The first season of Happy Endings, an American television series, premiered on April 13, 2011 and concluded on August 24 of the same year. ABC officially picked up the show on May 18, 2010, where it premiered on April as a mid-season replacement,
 with a one-hour premiere of two back-to-back episodes starting at 9:30 pm ET/PT. In the weeks that followed, the show continued to air back-to-back episodes that began airing at 10:00 pm ET/PT.

Cast

Starring
 Eliza Coupe as Jane Kerkovich-Williams
 Elisha Cuthbert as Alex Kerkovich
 Zachary Knighton as Dave Rose
 Adam Pally as Max Blum
 Damon Wayans, Jr. as Brad Williams
 Casey Wilson as Penny Hartz

Recurring
 Stephen Guarino as Derrick (2 episodes)
 Travis Van Winkle as Bo Bazinski (2 episodes)
 Seth Morris as Scotty (1 episode)
 Paul Scheer as Avi (1 episode)
 Mikaela Hoover as Jackie (1 episode)

Notable guest stars
 Angelique Cabral as Waitress ("Pilot")
 Brett Gelman as Carl ("Your Couples Friends & Neighbors")
 Danielle Schneider as Dianne ("Your Couples Friends & Neighbors")
 Alan Rachins as Howard Blum ("Mein Coming Out")
 Caroline Aaron as Pauline Blum ("Mein Coming Out")
 Damon Wayans as Francis Williams ("Like Father, Like Gun")
 Rob Huebel as Alan Fitzgerald ("You've Got Male")
 Max Greenfield as Ian ("You've Got Male")
 Nat Faxon as Chef Leslie ("Bo Fight")
 Jon Daly as Brody Daniels ("Barefoot Pedaler")
 Nick Thune as Tommy ("Barefoot Pedaler")
 June Diane Raphael as Melinda Shershow ("The Shershow Redemption")
 T.J. Miller as Jason Shershow ("The Shershow Redemption")
 Gina Rodriguez as Rita ("Why Can't You Read Me")
 Meagen Fay as Barbara ("Why Can't You Read Me")
 Bre Blair as Kim ("Why Can't You Read Me")

Episodes 
The first season aired out of order. The list below is ordered by the production order which restores the chronology of the storyline. The series’ first season was presented in its proper production order on the season one DVD, was presented in broadcast order when it appeared on Hulu, and was presented in production order when it appeared on HBOMax.

Production 
On January 19, 2010, ABC green-lit the pilot episode, which was written by David Caspe and directed by Anthony Russo and Joe Russo. The show is from production companies Sony Pictures Television, ABC Studios, and executive producer Jamie Tarses' FanFare Productions. Executive producers are Jamie Tarses, Jonathan Groff and The Russo Brothers.

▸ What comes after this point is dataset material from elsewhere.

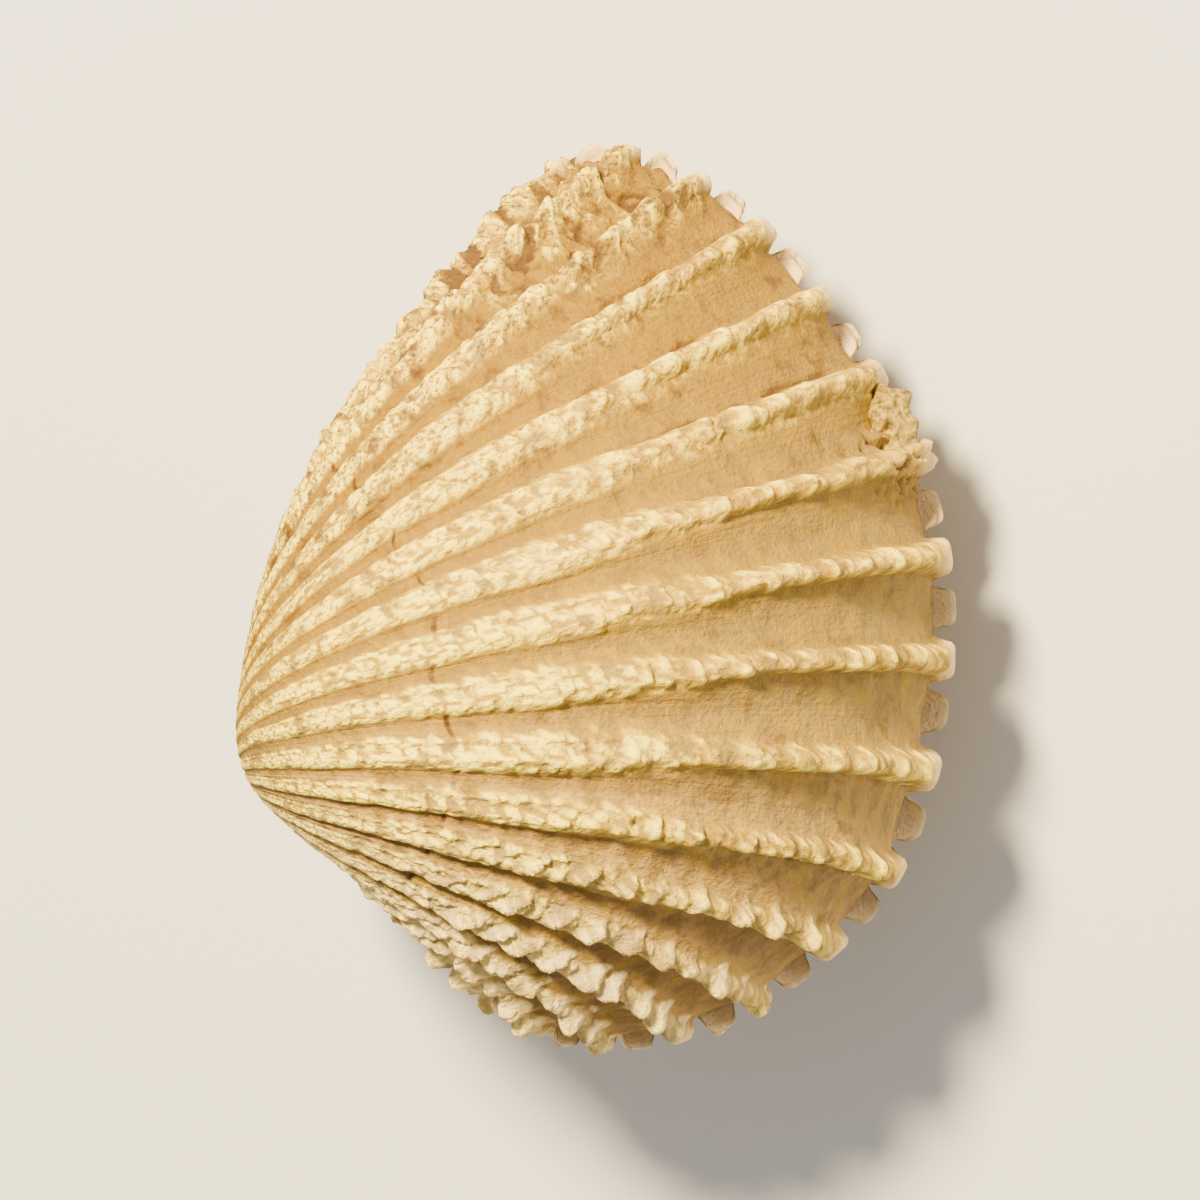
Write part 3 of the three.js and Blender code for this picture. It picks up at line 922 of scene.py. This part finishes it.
# %% Floor
FLOOR_SIZE = 1.2
half = FLOOR_SIZE / 2
floor_mesh = bpy.data.meshes.new("floor")
floor_mesh.from_pydata([(-half, -half, 0), (half, -half, 0), (half, half, 0), (-half, half, 0)], [],
                       [(0, 1, 2, 3)])
floor = bpy.data.objects.new("floor", floor_mesh)
bpy.context.collection.objects.link(floor)
paper, _, surface = new_material("matt_paper")
surface.inputs["Base Color"].default_value = linear("#DAD8D3")
surface.inputs["Roughness"].default_value = 0.9
floor.data.materials.append(paper)
print("floor m:", FLOOR_SIZE)

# %% Camera
FRAME_MM = 39.17
VIEW_CENTRE = (10.18, 5.52, 0.0)
CAMERA_DISTANCE = 0.42
SENSOR = 36.0
target = (LYING @ Vector(VIEW_CENTRE) + POLE) * MM
camera_data = bpy.data.cameras.new("camera")
camera_data.sensor_width = SENSOR
camera_data.lens = SENSOR * CAMERA_DISTANCE / (FRAME_MM * MM)
camera_data.clip_start = 0.01
camera = bpy.data.objects.new("camera", camera_data)
camera.matrix_world = LYING.to_4x4()
camera.location = target + LYING @ Vector((0, 0, CAMERA_DISTANCE))
bpy.context.collection.objects.link(camera)
bpy.context.scene.camera = camera
bpy.context.scene.view_settings.look = "AgX - Medium High Contrast"
print("camera lens mm:", round(camera_data.lens))

# %% Lights
LIGHTS = {
    #       direction, distance in m, size in m, watts, colour
    "key": ((-0.55, 0.6, 1.15), 0.3, 0.06, 2.95, "#FFEEC6"),
    "rim": ((0.9, 0.1, 0.5), 0.4, 0.25, 0.55, "#F4F4FF"),
}
SKY_STRENGTH = 0.55
for name, (direction, distance, size, power, tint) in LIGHTS.items():
    light = bpy.data.lights.new(name, "AREA")
    light.shape = "DISK"
    light.size = size
    light.energy = power
    light.color = linear(tint)[:3]
    lamp = bpy.data.objects.new(name, light)
    aim = LYING @ Vector(direction).normalized()
    lamp.location = target + aim * distance
    lamp.rotation_euler = aim.to_track_quat("Z", "Y").to_euler()
    bpy.context.collection.objects.link(lamp)
sky = bpy.data.worlds.new("sky")
sky.use_nodes = True
sky.node_tree.nodes["Background"].inputs["Color"].default_value = linear("#F2F0EC")
sky.node_tree.nodes["Background"].inputs["Strength"].default_value = SKY_STRENGTH
bpy.context.scene.world = sky
print("lights:", list(LIGHTS))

Casting announcements began in February 2010, with Damon Wayans, Jr. first cast as Brad, Jane's husband who does whatever she says. Next to join the series was Casey Wilson as Penny, the group's desperate and single friend. Eliza Coupe and Adam Pally shortly joined that cast, with Coupe playing Jane, Alex's control freak sister who is married to Brad, and Pally playing Max, Dave's close friend and roommate. Elisha Cuthbert later joined the cast as Alex, Dave's ex-fiancé who leaves him at the altar. Zachary Knighton was last actor to be cast as the newly single Dave.

The pilot was ordered to series on May 13, 2010, as a mid-season entry in the 2010–11 United States network television schedule.

ABC originally aired the episodes out of production order, affecting the continuity of the show. For example, Dave owns a food truck in the third episode to be aired, Your Couples Friends & Neighbors, though he doesn't get into the food truck business until the seventh episode to be aired, Dave of the Dead.  The DVD release puts the episodes back into their intended order.

Reception

Critical reception
The first season currently holds a 57 out of 100 rating from critics on Metacritic, which indicates mixed or average reviews.

While initially criticized, being negatively compared to several similar "relationship sitcoms" that had premiered earlier in the season  - Perfect Couples, Mad Love, Traffic Light and Friends with Benefits - all of which were canceled after one season. The series also drew comparisons from the hit 1990s sitcom Friends. However, as the season progressed, the reviews from critics became much warmer - with some admitting that it had grown on them and that it had improved since the pilot.

U.S. Ratings
The show's first season averaged 4 million viewers and a 1.7 rating in the adults among the 18-49 age demographic.